RECORDS
==================================================

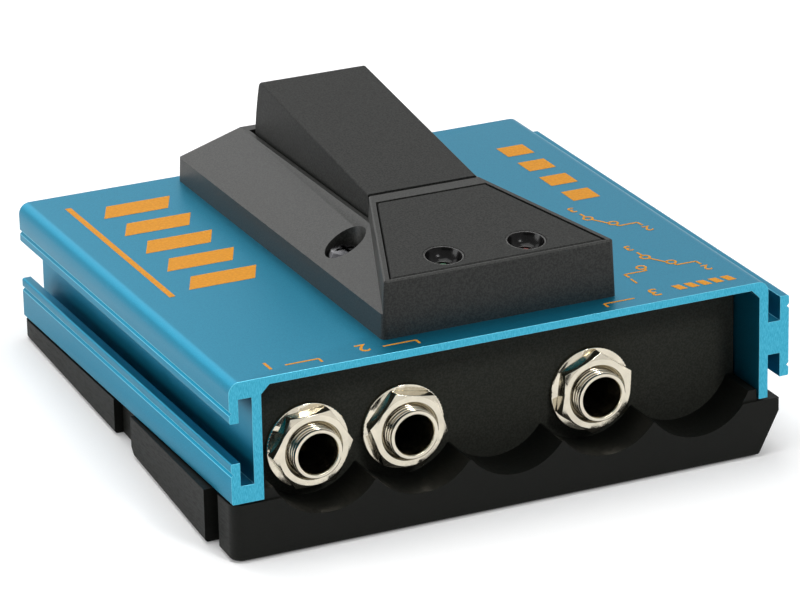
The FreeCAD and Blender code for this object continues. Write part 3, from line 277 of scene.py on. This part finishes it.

==================================================

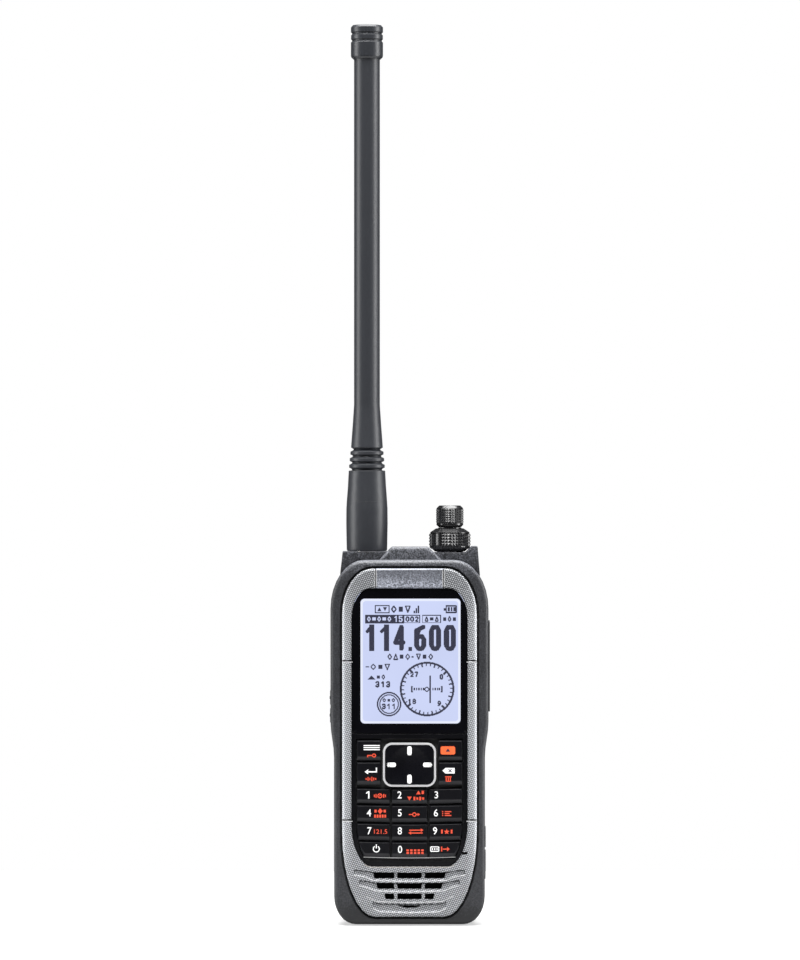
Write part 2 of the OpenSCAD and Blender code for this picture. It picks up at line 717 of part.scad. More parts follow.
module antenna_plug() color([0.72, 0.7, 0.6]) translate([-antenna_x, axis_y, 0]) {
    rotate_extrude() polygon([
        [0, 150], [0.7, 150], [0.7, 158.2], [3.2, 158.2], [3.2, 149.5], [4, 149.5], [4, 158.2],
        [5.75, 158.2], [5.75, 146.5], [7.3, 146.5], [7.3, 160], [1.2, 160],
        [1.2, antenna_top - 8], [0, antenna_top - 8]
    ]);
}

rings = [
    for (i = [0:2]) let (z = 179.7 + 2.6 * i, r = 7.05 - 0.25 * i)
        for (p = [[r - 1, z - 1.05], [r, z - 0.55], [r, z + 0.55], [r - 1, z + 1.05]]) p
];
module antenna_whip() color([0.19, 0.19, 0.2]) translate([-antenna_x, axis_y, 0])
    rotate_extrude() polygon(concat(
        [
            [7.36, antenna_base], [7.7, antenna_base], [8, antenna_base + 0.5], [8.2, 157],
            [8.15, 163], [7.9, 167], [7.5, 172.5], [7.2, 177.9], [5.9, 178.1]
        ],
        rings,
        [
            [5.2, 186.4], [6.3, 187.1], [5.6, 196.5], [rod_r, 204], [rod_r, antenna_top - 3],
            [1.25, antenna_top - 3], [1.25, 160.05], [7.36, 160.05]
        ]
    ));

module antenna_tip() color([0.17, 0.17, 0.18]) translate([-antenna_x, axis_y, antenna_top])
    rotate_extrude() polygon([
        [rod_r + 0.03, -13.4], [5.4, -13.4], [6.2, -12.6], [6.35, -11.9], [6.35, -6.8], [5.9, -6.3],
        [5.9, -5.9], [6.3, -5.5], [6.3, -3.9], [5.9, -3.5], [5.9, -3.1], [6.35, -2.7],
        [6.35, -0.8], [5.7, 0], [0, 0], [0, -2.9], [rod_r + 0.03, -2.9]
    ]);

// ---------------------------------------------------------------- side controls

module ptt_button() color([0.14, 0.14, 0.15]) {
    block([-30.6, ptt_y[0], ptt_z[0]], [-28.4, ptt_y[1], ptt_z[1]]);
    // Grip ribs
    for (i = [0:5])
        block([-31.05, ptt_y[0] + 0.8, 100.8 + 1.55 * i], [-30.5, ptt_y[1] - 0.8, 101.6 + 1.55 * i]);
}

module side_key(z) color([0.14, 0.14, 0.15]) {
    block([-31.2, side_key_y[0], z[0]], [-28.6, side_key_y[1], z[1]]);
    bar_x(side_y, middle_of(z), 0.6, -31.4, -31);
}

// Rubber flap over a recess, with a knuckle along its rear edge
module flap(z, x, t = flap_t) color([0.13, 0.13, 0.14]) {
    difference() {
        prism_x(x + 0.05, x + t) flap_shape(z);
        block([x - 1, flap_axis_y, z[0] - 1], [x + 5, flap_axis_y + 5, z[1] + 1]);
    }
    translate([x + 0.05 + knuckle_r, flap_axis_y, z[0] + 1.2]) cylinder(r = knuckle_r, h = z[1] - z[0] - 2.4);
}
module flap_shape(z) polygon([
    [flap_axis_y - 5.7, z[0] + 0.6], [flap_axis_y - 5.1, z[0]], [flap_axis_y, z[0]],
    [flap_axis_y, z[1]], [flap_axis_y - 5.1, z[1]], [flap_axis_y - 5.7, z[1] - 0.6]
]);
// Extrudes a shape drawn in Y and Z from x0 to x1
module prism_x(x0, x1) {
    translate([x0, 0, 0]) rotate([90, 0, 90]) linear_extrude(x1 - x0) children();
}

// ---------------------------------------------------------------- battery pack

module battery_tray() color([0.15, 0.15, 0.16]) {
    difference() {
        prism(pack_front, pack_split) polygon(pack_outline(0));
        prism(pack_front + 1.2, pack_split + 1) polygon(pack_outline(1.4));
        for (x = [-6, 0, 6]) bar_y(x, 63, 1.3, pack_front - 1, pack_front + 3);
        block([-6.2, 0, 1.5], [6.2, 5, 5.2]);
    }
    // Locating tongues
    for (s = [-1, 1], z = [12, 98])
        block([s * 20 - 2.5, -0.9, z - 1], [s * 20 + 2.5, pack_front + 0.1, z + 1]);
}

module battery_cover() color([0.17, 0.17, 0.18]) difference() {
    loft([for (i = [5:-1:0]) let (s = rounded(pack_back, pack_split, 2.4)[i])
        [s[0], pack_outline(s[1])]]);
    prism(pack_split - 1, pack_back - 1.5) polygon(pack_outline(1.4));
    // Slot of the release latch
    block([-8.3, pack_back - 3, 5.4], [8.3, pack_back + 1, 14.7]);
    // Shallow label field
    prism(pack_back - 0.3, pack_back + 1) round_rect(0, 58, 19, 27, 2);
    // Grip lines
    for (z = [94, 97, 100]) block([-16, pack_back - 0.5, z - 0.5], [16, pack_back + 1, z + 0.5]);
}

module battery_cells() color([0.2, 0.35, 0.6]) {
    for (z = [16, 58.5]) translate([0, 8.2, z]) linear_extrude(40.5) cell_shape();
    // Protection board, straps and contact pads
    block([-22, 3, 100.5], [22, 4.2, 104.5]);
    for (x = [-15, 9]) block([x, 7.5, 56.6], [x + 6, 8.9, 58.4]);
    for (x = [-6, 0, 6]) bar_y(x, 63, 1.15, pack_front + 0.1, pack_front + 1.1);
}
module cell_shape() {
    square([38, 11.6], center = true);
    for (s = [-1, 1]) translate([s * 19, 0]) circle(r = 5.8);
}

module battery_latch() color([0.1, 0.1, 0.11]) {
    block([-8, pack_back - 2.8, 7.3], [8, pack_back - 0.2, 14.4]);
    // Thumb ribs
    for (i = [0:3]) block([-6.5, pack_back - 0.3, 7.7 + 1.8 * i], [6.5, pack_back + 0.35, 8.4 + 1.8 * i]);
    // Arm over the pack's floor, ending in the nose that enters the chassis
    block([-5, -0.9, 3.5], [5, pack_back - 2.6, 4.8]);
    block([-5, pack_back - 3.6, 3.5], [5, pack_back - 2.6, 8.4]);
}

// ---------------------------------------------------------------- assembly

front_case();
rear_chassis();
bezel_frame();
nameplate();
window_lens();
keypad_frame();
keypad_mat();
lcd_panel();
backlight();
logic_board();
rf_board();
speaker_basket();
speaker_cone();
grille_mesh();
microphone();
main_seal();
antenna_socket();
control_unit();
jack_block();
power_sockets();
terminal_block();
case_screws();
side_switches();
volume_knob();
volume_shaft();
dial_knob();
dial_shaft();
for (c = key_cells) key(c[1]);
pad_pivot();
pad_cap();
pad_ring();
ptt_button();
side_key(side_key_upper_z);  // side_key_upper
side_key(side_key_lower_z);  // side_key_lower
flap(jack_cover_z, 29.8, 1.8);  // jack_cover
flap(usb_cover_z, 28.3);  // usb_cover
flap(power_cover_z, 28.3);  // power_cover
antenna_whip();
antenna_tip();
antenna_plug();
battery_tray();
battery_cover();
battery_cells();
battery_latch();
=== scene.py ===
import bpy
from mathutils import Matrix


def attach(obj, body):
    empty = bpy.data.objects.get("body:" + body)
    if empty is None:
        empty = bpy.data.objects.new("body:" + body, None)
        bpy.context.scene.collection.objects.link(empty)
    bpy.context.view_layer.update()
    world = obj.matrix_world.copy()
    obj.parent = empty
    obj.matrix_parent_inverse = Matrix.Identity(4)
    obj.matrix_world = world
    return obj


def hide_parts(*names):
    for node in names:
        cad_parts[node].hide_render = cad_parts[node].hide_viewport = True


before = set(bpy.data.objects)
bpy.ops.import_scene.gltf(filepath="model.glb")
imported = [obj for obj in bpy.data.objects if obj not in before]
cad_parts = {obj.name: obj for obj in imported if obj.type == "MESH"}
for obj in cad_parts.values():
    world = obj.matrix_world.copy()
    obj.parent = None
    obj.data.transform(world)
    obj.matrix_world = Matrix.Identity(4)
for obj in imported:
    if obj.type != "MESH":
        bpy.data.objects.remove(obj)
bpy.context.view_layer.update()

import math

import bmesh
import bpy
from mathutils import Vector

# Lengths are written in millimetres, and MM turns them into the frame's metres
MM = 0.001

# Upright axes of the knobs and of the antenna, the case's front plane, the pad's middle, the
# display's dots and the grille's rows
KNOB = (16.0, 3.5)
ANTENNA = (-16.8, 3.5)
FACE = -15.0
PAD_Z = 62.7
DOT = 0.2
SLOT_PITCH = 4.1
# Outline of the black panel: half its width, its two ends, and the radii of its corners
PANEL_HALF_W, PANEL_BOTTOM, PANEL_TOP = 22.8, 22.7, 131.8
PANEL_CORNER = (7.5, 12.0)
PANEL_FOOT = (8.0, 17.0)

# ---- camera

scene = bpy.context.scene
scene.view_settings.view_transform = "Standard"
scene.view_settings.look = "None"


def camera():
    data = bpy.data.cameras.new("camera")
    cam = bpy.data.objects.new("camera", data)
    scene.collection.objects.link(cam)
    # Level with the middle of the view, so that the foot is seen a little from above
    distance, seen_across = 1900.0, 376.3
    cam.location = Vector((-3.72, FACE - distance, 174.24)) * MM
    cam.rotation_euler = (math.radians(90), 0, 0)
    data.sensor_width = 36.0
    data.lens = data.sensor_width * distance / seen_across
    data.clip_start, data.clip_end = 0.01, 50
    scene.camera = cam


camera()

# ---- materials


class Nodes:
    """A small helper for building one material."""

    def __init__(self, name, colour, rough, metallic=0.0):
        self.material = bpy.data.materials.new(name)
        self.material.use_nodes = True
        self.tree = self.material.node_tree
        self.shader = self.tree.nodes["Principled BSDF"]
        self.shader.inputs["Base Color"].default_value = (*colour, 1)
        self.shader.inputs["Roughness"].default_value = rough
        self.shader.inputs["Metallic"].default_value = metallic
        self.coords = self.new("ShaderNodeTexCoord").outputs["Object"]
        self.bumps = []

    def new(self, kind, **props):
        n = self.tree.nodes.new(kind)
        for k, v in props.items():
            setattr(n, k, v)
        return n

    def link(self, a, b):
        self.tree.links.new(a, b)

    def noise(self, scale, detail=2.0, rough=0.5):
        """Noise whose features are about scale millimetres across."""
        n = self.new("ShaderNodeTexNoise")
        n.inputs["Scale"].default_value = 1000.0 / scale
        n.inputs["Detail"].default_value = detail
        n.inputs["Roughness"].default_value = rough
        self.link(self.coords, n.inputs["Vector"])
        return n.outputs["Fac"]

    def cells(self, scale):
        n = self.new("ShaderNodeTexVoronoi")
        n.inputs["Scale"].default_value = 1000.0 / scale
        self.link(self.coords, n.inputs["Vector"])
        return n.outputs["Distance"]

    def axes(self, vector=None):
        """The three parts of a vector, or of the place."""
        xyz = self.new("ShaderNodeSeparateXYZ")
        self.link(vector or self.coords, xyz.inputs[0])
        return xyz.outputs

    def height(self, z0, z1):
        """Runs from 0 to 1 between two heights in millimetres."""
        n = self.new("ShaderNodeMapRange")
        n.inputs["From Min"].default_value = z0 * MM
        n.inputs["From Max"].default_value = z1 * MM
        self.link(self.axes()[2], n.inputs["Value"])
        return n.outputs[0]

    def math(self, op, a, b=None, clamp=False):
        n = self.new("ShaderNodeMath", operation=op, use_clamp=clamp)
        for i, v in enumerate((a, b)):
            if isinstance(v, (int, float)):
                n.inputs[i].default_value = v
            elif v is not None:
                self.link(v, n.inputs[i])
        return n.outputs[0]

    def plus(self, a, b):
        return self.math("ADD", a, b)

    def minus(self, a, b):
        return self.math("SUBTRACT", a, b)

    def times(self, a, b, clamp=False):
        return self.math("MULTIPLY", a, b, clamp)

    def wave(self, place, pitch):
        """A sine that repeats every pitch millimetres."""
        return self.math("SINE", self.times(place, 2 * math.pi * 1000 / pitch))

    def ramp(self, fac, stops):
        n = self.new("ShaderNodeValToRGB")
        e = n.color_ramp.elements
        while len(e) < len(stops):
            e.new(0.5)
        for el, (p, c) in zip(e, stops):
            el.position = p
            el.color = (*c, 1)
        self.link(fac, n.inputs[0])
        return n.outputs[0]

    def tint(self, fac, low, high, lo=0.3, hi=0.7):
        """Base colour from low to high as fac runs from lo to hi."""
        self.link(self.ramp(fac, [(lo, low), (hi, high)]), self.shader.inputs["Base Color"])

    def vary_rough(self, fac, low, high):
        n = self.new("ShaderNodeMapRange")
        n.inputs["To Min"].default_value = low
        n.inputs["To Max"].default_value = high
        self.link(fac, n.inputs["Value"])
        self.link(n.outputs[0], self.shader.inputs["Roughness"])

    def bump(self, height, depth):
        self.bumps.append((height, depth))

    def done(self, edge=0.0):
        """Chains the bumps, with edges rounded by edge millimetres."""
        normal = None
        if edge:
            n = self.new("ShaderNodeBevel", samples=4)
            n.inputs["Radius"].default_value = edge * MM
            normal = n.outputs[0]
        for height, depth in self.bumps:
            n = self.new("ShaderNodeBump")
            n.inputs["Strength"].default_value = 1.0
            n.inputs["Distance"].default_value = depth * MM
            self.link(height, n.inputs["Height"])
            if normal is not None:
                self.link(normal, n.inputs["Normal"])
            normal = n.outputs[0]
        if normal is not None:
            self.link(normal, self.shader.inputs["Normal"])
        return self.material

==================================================

WHAT IS EXPECTED
Filter lines by "Write" and return each hit.

ANSWER TO THIS EXERCISE
The FreeCAD and Blender code for this object continues. Write part 3, from line 277 of scene.py on. This part finishes it.
Write part 2 of the OpenSCAD and Blender code for this picture. It picks up at line 717 of part.scad. More parts follow.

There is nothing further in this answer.